Meredith Heron in Toronto is an Italy connoisseur and bold-color enthusiast who relies heavily on tile to execute her vision in houses that seems to goon and on. “There are sometimes eight bathrooms to design. So, even with a generous budget, we make choices — not every single one needs to be a Liberace moment!” she says. She cautions, though, that none of them should feel like an afterthought either.

“So, ceramic tile does a really important job in a big house— it lets me complete a minor bathroom affordably, with impact,” she explains. Her techniques: Picking a suite of tone-on-tone tile, adding an interesting pattern in a shower floor, or installing tiles in the same hue, different finishes. “And we almost always go all the way up to the ceiling” she says, because it feels thoughtful. “Ceramic is having a comeback because it’s available in more artisanal styles —fluted, beveled and in lots of different textures or painted finishes.”

The Elegant Problem Solver

A site visit to a carriage house in the historic Brush Park neighborhood of Detroit presented designer Anahi Hollis with a particular design challenge. In the bathroom, the client expressed wanting to feature the existing brick wall, and Anahi pinpointed a lively terrazzo with colors she found coordinated perfectly. The floors needed to tie it together.

“I kept thinking about something Kelly Wearstler once said about not wanting a catfight in a design— the idea that you don’t want too many materials vying for attention,” says Hollis.

The designer had all these elements in her head and when she visited her Ann Sacks showroom and was dumbstruck to see a new display at the time: Coloré porcelain field tiles. She immediately seized on a solution. “They’re all different shapes, sizes and colors and so I was able to perfectly put together a bolder, large-scale mosaic pattern on the floor that coordinated perfectly with the existing materials.” She pulled a large-format textured grey ceramic tile for swaths of the walls, a quiet moment. “You always need supporting members to ensure your showstopper materials can perform,” she says.

Color? What Color?

Sometimes even talking color is reductive. Few people would enter an empty house with pine floors and mention all the yellow, but it’s there. How we interpret color is highly subjective. Accepting that we read color based on its surroundings is the first step to color-wheel freedom.

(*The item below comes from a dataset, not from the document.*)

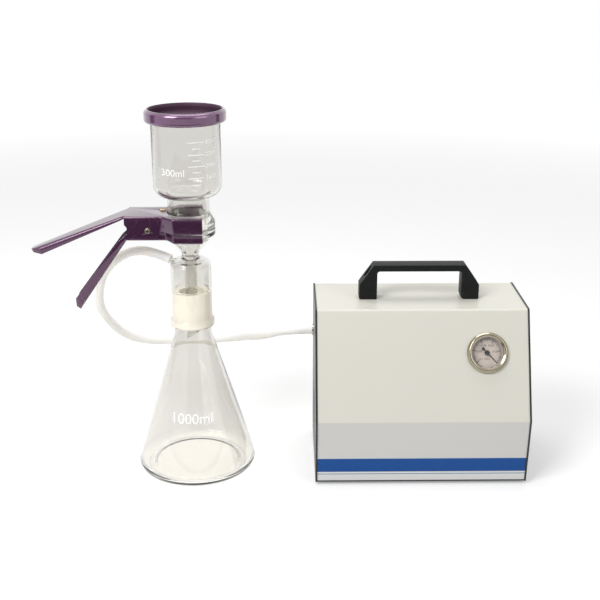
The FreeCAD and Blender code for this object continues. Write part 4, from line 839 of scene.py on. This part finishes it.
def words(name, text, x, z, height, align="LEFT"):
    """Flat upright print, with its middle at a height and its left end or middle at x."""
    curve = bpy.data.curves.new(name, "FONT")
    curve.body = text
    curve.size = height * MM * FONT_SIZE
    curve.align_x = align
    curve.align_y = "CENTER"
    curve.resolution_u = 4
    piece = bpy.data.objects.new(name, curve)
    bpy.context.collection.objects.link(piece)
    piece.location = (x * MM, IN_FRONT, z * MM)
    piece.rotation_euler = (math.pi / 2, 0, 0)
    take(piece)
    bpy.ops.object.convert(target="MESH")
    piece = bpy.context.object
    settle(piece)
    bpy.ops.object.mode_set(mode="EDIT")
    bpy.ops.mesh.select_all(action="SELECT")
    bpy.ops.mesh.remove_doubles(threshold=0.000001)
    bpy.ops.object.mode_set(mode="OBJECT")
    return piece


def joined(name, pieces):
    """Joins pieces into the first of them."""
    deselect_all()
    for piece in pieces:
        piece.select_set(True)
    bpy.context.view_layer.objects.active = pieces[0]
    bpy.ops.object.join()
    pieces[0].name = name
    return pieces[0]


def wrap_on(piece, target):
    """Presses flat marks on to a round wall from the front, and thickens them a little."""
    wrap = piece.modifiers.new("wrap", "SHRINKWRAP")
    wrap.target = target
    wrap.wrap_method = "PROJECT"
    wrap.use_project_x = False
    wrap.use_project_y = True
    wrap.use_project_z = False
    wrap.use_positive_direction = True
    wrap.use_negative_direction = False
    wrap.offset = MARK_LIFT
    layer = piece.modifiers.new("layer", "SOLIDIFY")
    layer.thickness = MARK_LAYER
    layer.offset = 0
    apply_modifiers(piece)
    tidy_shell(piece)


NUMBERED_MARKS = [(381.6, "300"), (368.9, "250"), (356.9, "200"), (344.8, "150")]
SHORT_MARKS = [375.2, 362.9, 350.8, 337.8]
NUMBERED_ENDS = (5.2, 21.1)     # left and right end of a mark, mm
SHORT_ENDS = (9.2, 17.3)


def fire_on(marks, vessel):
    wrap_on(marks, vessel)
    dress(marks, WHITE_INK)
    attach(marks, "unit")


def make_funnel_marks():
    pieces = []
    for height, label in NUMBERED_MARKS:
        pieces.append(bar(*NUMBERED_ENDS, height))
        pieces.append(words("number", label, 21.8, height, 4.6))
    for height in SHORT_MARKS:
        pieces.append(bar(*SHORT_ENDS, height))
    pieces.append(words("capacity", "300ml", -11.5, 350.0, 7.4, "CENTER"))
    fire_on(joined("funnel_marks", pieces), funnel_glass)


def make_flask_marks():
    fire_on(words("flask_marks", "1000ml", -0.5, 76.5, 11.5, "CENTER"), flask_glass)


make_funnel_marks()
make_flask_marks()


# ================================================================ gauge dial

INK = 0.06                      # thickness of the print, mm
SLOPE_RUN = 50.0                # of the case's sloping face, mm
SLOPE_RISE = 112.9
SLOPE_TOP = (-13.0, 192.4)      # y and z
GAUGE_X = 324.8
GAUGE_REACH = 47.7              # from the slope's top down to the gauge's middle
GAUGE_TILT = math.atan2(SLOPE_RISE, SLOPE_RUN)
GAUGE_DOWN = GAUGE_REACH / math.hypot(SLOPE_RUN, SLOPE_RISE)
GAUGE_MIDDLE = Vector((GAUGE_X, SLOPE_TOP[0] - SLOPE_RUN * GAUGE_DOWN,
                       SLOPE_TOP[1] - SLOPE_RISE * GAUGE_DOWN)) * MM
PRINT_HEIGHT = -3.68            # of the dial's print, below the case's face

DIAL_START = -46.0              # of the scale's 0, degrees
DIAL_SWEEP = 270.0
DIAL_STEPS = 50
DIAL_LABELS = ["0", "-0.02", "-0.04", "-0.06", "-0.08", "-0.1"]
TICK_END = 15.6
LONG_TICK = (11.8, 0.8)         # inner radius and width, mm
MIDDLE_TICK = (12.8, 0.55)
SHORT_TICK = (13.8, 0.36)
LABEL_RADIUS = 9.0
END_LABEL_RADIUS = 9.6
RING = (15.62, 15.98)


def on_gauge(piece, height):
    """Moves a piece made flat about the origin on to the gauge's sloping face."""
    turn = Matrix.Rotation(GAUGE_TILT, 4, "X")
    piece.matrix_world = (Matrix.Translation(GAUGE_MIDDLE) @ turn @
                          Matrix.Translation((0, 0, height * MM)) @ piece.matrix_world)
    settle(piece)


def dial_tick(angle, inner, width):
    """A printed line: a flat strip, extruded by the thickness of the ink."""
    deselect_all()
    middle = ((inner + TICK_END) / 2 * MM, 0, -INK * MM / 2)
    bpy.ops.mesh.primitive_plane_add(size=1, location=middle)
    piece = bpy.context.object
    bpy.ops.object.mode_set(mode="EDIT")
    bpy.ops.mesh.select_all(action="SELECT")
    bpy.ops.transform.resize(value=((TICK_END - inner) * MM, width * MM, 1))
    bpy.ops.mesh.extrude_region_move(TRANSFORM_OT_translate={"value": (0, 0, INK * MM)})
    bpy.ops.mesh.select_all(action="SELECT")
    bpy.ops.mesh.normals_make_consistent(inside=False)
    bpy.ops.object.mode_set(mode="OBJECT")
    settle(piece)
    piece.rotation_euler = (0, 0, math.radians(angle))
    settle(piece)
    return piece


def flat_words(text, x, y, height):
    """Print for the dial, with a little thickness."""
    curve = bpy.data.curves.new("dial_words", "FONT")
    curve.body = text
    curve.size = height * MM * FONT_SIZE
    curve.align_x = "CENTER"
    curve.align_y = "CENTER"
    curve.resolution_u = 3
    curve.extrude = 0.00003
    piece = bpy.data.objects.new("dial_words", curve)
    bpy.context.collection.objects.link(piece)
    piece.location = (x * MM, y * MM, 0)
    take(piece)
    bpy.ops.object.convert(target="MESH")
    piece = bpy.context.object
    settle(piece)
    return piece


def make_dial_print():
    """A sweep of three quarters of a turn: 0 at the lower right, back round to -0.1."""
    pieces = []
    for index in range(DIAL_STEPS + 1):
        angle = DIAL_START + DIAL_SWEEP * index / DIAL_STEPS
        if index % 10 == 0:
            pieces.append(dial_tick(angle, *LONG_TICK))
        elif index % 5 == 0:
            pieces.append(dial_tick(angle, *MIDDLE_TICK))
        else:
            pieces.append(dial_tick(angle, *SHORT_TICK))
    last = len(DIAL_LABELS) - 1
    for index, label in enumerate(DIAL_LABELS):
        angle = math.radians(DIAL_START + DIAL_SWEEP * index / last)
        radius = END_LABEL_RADIUS if index in (0, last) else LABEL_RADIUS
        pieces.append(flat_words(label, radius * math.cos(angle), radius * math.sin(angle), 2.4))
    pieces.append(flat_words("MPa", 0, -6.6, 2.6))
    pieces.append(lathe("dial_ring", [
        (RING[0], -INK / 2, 0),
        (RING[1], -INK / 2, 0),
        (RING[1], INK / 2, 0),
        (RING[0], INK / 2, 0),
    ], turns=96))
    marks = joined("dial_print", pieces)
    on_gauge(marks, PRINT_HEIGHT)
    dress(marks, DIAL_INK)
    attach(marks, "unit")


make_dial_print()


# ================================================================ studio

FLOOR_RADIUS = 40               # m
WHITE_FROM = (0.7, 2.2)         # the floor fades to plain white between these reaches, m
FLOOR_PAPER = (0.86, 0.86, 0.86, 1)
FLOOR_BOUNCE = (0.45, 0.45, 0.45, 1)    # the shade that only lights the object's underside
FLOOR_LIFT = 0.30
SKY_LIGHT = 0.34


def seen_directly(tree):
    """1 for rays from the camera, off a shiny skin or through glass, and 0 for the others."""
    rays = tree.nodes.new("ShaderNodeLightPath")
    seen = add_node(tree, "ShaderNodeMath", operation="MAXIMUM")
    seen_more = add_node(tree, "ShaderNodeMath", operation="MAXIMUM")
    tree.links.new(rays.outputs["Is Camera Ray"], seen.inputs[0])
    tree.links.new(rays.outputs["Is Glossy Ray"], seen.inputs[1])
    tree.links.new(seen.outputs[0], seen_more.inputs[0])
    tree.links.new(rays.outputs["Is Transmission Ray"], seen_more.inputs[1])
    return seen_more.outputs[0]


def make_floor():
    """A plain pale floor that keeps the shadow near the object and is white far off."""
    deselect_all()
    bpy.ops.mesh.primitive_circle_add(vertices=96, radius=FLOOR_RADIUS, fill_type="NGON",
                                      location=(0, 0, 0))
    floor = bpy.context.object
    floor.name = "studio_floor"
    settle(floor)
    material = bpy.data.materials.new("studio_floor")
    material.use_nodes = True
    tree = material.node_tree
    tree.nodes.clear()
    place = tree.nodes.new("ShaderNodeTexCoord")
    length = add_node(tree, "ShaderNodeVectorMath", operation="LENGTH")
    far = add_node(tree, "ShaderNodeMapRange")
    far.inputs["From Min"].default_value = WHITE_FROM[0]
    far.inputs["From Max"].default_value = WHITE_FROM[1]
    paper = tree.nodes.new("ShaderNodeBsdfDiffuse")
    paper.inputs["Color"].default_value = FLOOR_PAPER
    bounce = tree.nodes.new("ShaderNodeBsdfDiffuse")
    bounce.inputs["Color"].default_value = FLOOR_BOUNCE
    lift = tree.nodes.new("ShaderNodeEmission")
    lift.inputs["Strength"].default_value = FLOOR_LIFT
    bare = tree.nodes.new("ShaderNodeEmission")
    bare.inputs["Strength"].default_value = 1.0
    near = tree.nodes.new("ShaderNodeAddShader")
    blend = tree.nodes.new("ShaderNodeMixShader")
    choose = tree.nodes.new("ShaderNodeMixShader")
    output = tree.nodes.new("ShaderNodeOutputMaterial")
    link = tree.links.new
    link(place.outputs["Object"], length.inputs[0])
    link(length.outputs["Value"], far.inputs["Value"])
    link(paper.outputs[0], near.inputs[0])
    link(lift.outputs[0], near.inputs[1])
    link(far.outputs[0], blend.inputs[0])
    link(near.outputs[0], blend.inputs[1])
    link(bare.outputs[0], blend.inputs[2])
    link(seen_directly(tree), choose.inputs[0])
    link(bounce.outputs[0], choose.inputs[1])
    link(blend.outputs[0], choose.inputs[2])
    link(choose.outputs[0], output.inputs["Surface"])
    floor.data.materials.append(material)


def make_sky():
    """White where it is looked at, and a soft light elsewhere."""
    world = bpy.data.worlds.new("studio_sky")
    bpy.context.scene.world = world
    world.use_nodes = True
    tree = world.node_tree
    tree.nodes.clear()
    plain = tree.nodes.new("ShaderNodeBackground")
    plain.inputs["Strength"].default_value = SKY_LIGHT
    shown = tree.nodes.new("ShaderNodeBackground")
    shown.inputs["Color"].default_value = (1, 1, 1, 1)
    shown.inputs["Strength"].default_value = 1.0
    blend = tree.nodes.new("ShaderNodeMixShader")
    output = tree.nodes.new("ShaderNodeOutputWorld")
    link = tree.links.new
    link(seen_directly(tree), blend.inputs[0])
    link(plain.outputs[0], blend.inputs[1])
    link(shown.outputs[0], blend.inputs[2])
    link(blend.outputs[0], output.inputs["Surface"])


def add_lamp(name, place, aim, size, power):
    """A rectangular lamp that faces a point, with its power in watts."""
    lamp = bpy.data.lights.new(name, "AREA")
    lamp.shape = "RECTANGLE"
    lamp.size = size[0]
    lamp.size_y = size[1]
    lamp.energy = power
    holder = bpy.data.objects.new(name, lamp)
    holder.location = place
    holder.rotation_euler = (Vector(aim) - Vector(place)).to_track_quat("-Z", "Y").to_euler()
    bpy.context.collection.objects.link(holder)


def add_card(name, place, aim, size, shade):
    """A dark card outside the view, which only shows as a reflection."""
    deselect_all()
    bpy.ops.mesh.primitive_plane_add(size=1, location=(0, 0, 0))
    card = bpy.context.object
    card.name = name
    card.scale = (size[0], size[1], 1)
    settle(card)
    card.rotation_euler = (Vector(aim) - Vector(place)).to_track_quat("-Z", "Y").to_euler()
    card.location = place
    settle(card)
    material = bpy.data.materials.new(name)
    material.use_nodes = True
    shader = material.node_tree.nodes["Principled BSDF"]
    shader.inputs["Base Color"].default_value = shade
    shader.inputs["Roughness"].default_value = 1.0
    card.data.materials.append(material)
    card.visible_camera = False
    card.visible_diffuse = False
    card.visible_transmission = False
    card.visible_shadow = False


DARK_CARD = (0.03, 0.03, 0.035, 1)
GREY_CARD = (0.16, 0.15, 0.135, 1)

make_floor()
make_sky()
add_lamp("key_softbox", (-1.1, -1.3, 1.7), (0.1, 0, 0.15), (1.1, 1.1), 34)
add_lamp("fill_softbox", (1.6, -1.2, 1.1), (0.15, 0, 0.15), (1.2, 1.2), 8)
add_lamp("top_softbox", (0.1, 0.5, 2.0), (0.1, 0, 0.1), (1.4, 1.0), 14)
add_card("left_card", (-1.5, 0.15, 0.5), (0, 0, 0.25), (0.5, 1.4), GREY_CARD)
add_card("right_card", (2.0, 0.6, 0.5), (0, 0, 0.25), (0.5, 1.4), GREY_CARD)
add_card("front_card", (0.1, -2.4, 0.75), (0.1, 0, 0.25), (2.2, 1.1), DARK_CARD)
add_card("low_card", (0.1, -1.1, 0.015), (0.1, -1.1, 1.0), (2.4, 1.2), DARK_CARD)

bpy.context.scene.view_settings.view_transform = "Standard"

The gentlemen behind Maison MxM in Omaha, a young firm with wildly inventive, luxurious work, recently visited a site in their home city that seems to call for one thing: a nice dose of terra cotta. “I told the client, if it’s consistent throughout, it’s just a neutral,” says Mark Eckstrom, elaborating on an idea he heard Katie Ridder champion: that when a space is fully saturated, the color simply reads as a neutral. Ecktrom is currently pitching the client the idea of terra cotta floors (and potentially wainscoting), with spaces delineated with pattern. One room could have a terra cotta chevron, in another, the tile could be woven with wood planks. Call it continuity with a kick.

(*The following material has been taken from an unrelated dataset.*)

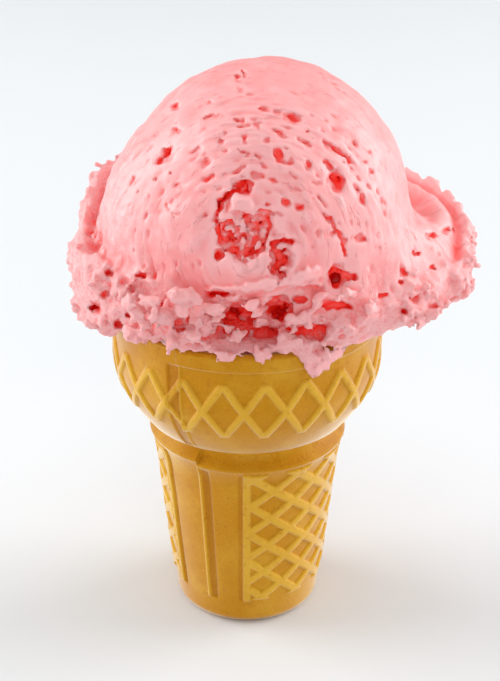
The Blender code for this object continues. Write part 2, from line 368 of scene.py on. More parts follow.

He’s also not opposed to more audacious color and pattern plays — and he’s confident the MxM schemes make them highly livable. “Think about a vintage rug underfoot — we never talk about that as too much color or pattern!”

New Heights With A Texture + Color Pairing

Creating a mood is a specialty of designer Fernando Rodriguez whose San Juan, Puerto Rico firm, Stewart Rodriguez, has ambitious residential projects, including on the top floors of some of the island’s most luxurious apartment towers, which are often replete with resort-like amenities.

He’s currently finishing the façade of a rooftop bar/lounge area. The bar has a natural stone surface and fluted Terrazzo Renata on the façade. ”All these new 3D tiles truly adds another dimension to how I use color,” he says, “here, it was the perfect choice to elevate this outdoor bar.”

He recently tapped a shimmering zellige for an outdoor shower, “and when I’ve used the same tile indoors, the effect of light and the glaze color is totally different.”

In the toned-down en-suite bathroom of gentleman-client’s office, Rodriguez turned to a spirited mix of textures, but a low-key palette of greys in keeping with his workspace. “I don’t love a bathroom that’s a total surprise,” he says, “I wanted the experience here to be soothing, so, as you turn the corner, the aha moment is the texture and it makes for a much more relaxed feel.”

Considerations — Take it From a Pro

Here’s the not-so-slight advantage that design professionals have over most design enthusiasts: The ability to envision the big picture.

“Consider the holistic material palette,” advises Andrew Kotchen of Workshop/APD in New York City. “When we’re looking at bold tile options, we’re also looking at the millwork, fittings, light fixtures, plumbing fixtures, even glass…. how will each contrast or complement the other?” His team gathers samples for each element and looks at them together to ensure they’re happy with the mix. “We also spend a lot of time thinking about the transition from room to room—will a pop of bright blue bathroom tile viewed from the bedroom be jarring or will it enhance the space?”

The Upshot

Let go of old tropes and embrace what people from Portugal to Persia to Puebla have enjoyed for centuries: joyful, colorful tile brightening your experience of home.